Bulk Synchronous Parallel (BSP) is a parallel computing model proposed by Valiant in 1989, which provides a useful and elegant theoretical framework for bridging the gap between parallel hardware and software. This model comprises a computer archicture (BSP computer), a class of algorithms (BSP algorithm), and a performance model (BSP cost function). The attraction of BSP model lays in its simplicity. A BSP computer consists of collection of processors, each with private memory, and a communication network. A BSP algorithm consists of a sequence of supersteps. A superstep contains either a number of computation steps or a number of communication steps, followed by global barrier synchronization. A BSP performance cost function is based on four parameters: number of processors (p), processor computing rate (r), the ratio between the computation time and communication time (g), and the synchronization cost (l).
In Parallel Scientific Computation: A Structured Approach using BSP and MPI, Rob Bisseling provides a practical introduction to the area of numerical scientific computation by using BSPlib communication library in parallel algorithm design and parallel programming. Each chapter contains: an abstract; a brief discussion of sequential algorithm included to make the material self-contain; the design and analysis of a parallel algorithm; an annotated program text; illustrative experimental results of an implementation on a particular parallel computer; bibliographic notes; theoretical and practical exercises. The source files of the printed program texts, together with a set of test programs that demonstrate their use, form a package called BSPedupack, which is available at the official home page of the book. Researchers, students, and savvy professionals, schooled in hardware or software, will value Bisseling's self-study approach to parallel scientific programming. After all, this is the first textbook provides a comprehensive overview of the technical aspects of building parallel programs using BSP.
The book opens with an overview of BSP model and BSPlib, which tell you how to get started with writing BSP programs, and how to benchmark your computer as a BSP computer. Chapter 2 on dense LU decomposition presents a regular computation with communication patterns that are common in matrix computations. Chapter 3 on the FFT also treats a regular computation but one with a more complex flow of data. Chapter 4 presents the multiplication of a sparse matrix and dense vector. Appendix C presents MPI programs in the order of the corresponding BSP programs appear in the main text.
The book includes a reasonable amount of real world examples, which support the theoretical aspects of the discussions. It is easy to follow and includes logical and consistent exposition and clear descriptions of basic and advanced techniques.
Being a textbook, it contains various exercises and project assignments at the end of each chapter. However, sample solutions for these exercises are still not available. Perhaps an accompanying CD carrying the sample solutions and tutorials for use in the classroom would have added to the academic value of the book. However, the bibliographic notes given at the ends of each chapter, as well as the references at the end of the book, are quite useful for those interested in exploring the subject of BSP development further.

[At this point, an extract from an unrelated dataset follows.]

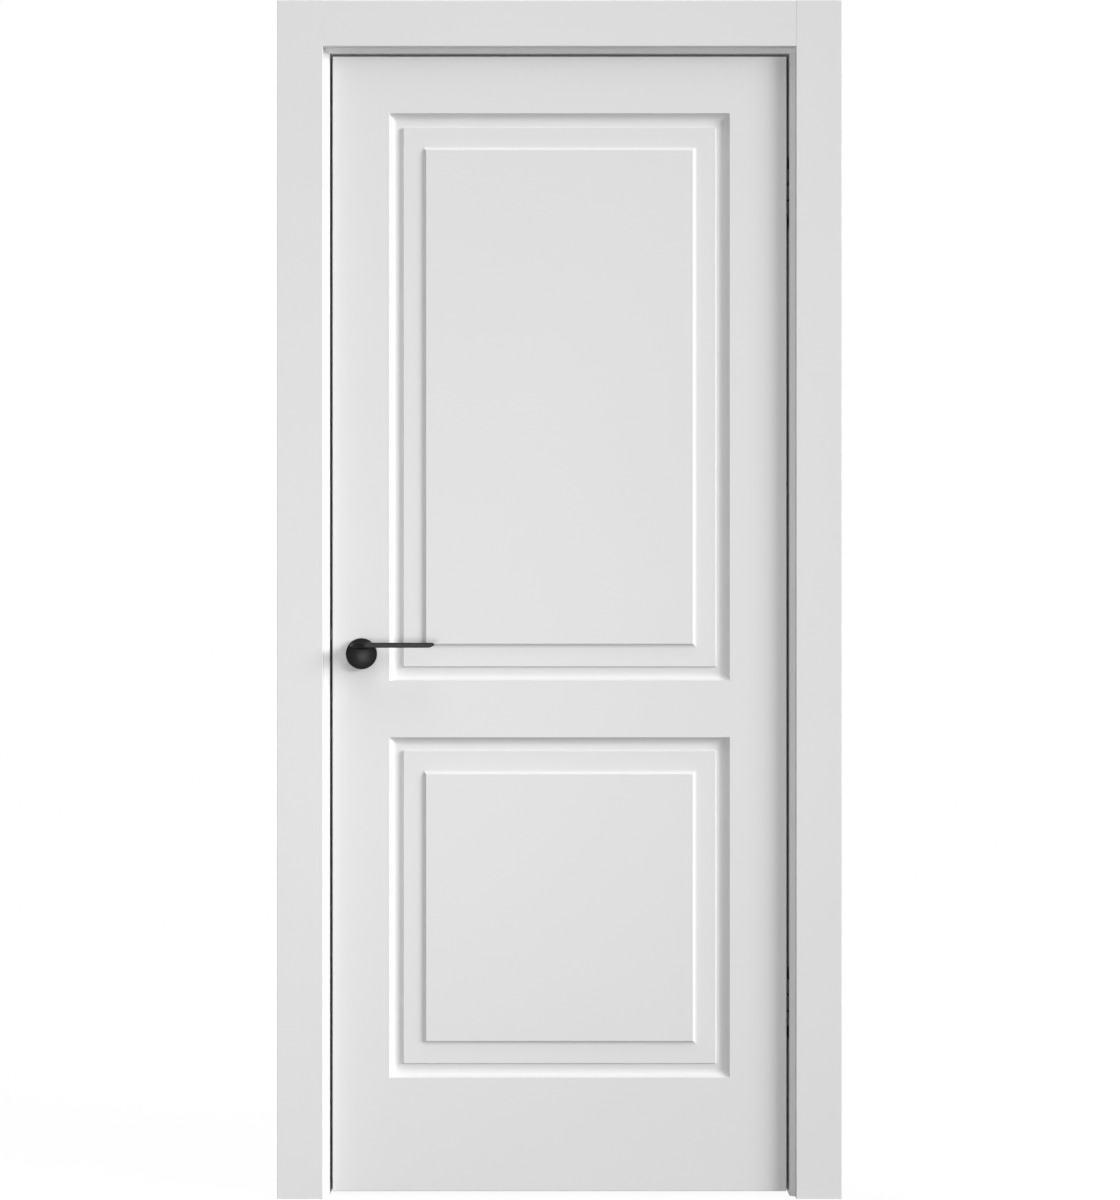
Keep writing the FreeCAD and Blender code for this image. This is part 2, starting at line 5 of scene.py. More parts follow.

The book is contemporary, well presented, and balanced between concepts and the technical depth required for developing parallel algorithms. Although the book takes a simple performance view of parallel algorithms design, readers should have some basic knowledge of parallel computing, data structures, and C programming. Overall, the book is suitable as a textbook for one-term undergraduate or graduate courses, as a self-study book, or as technical training material for professionals.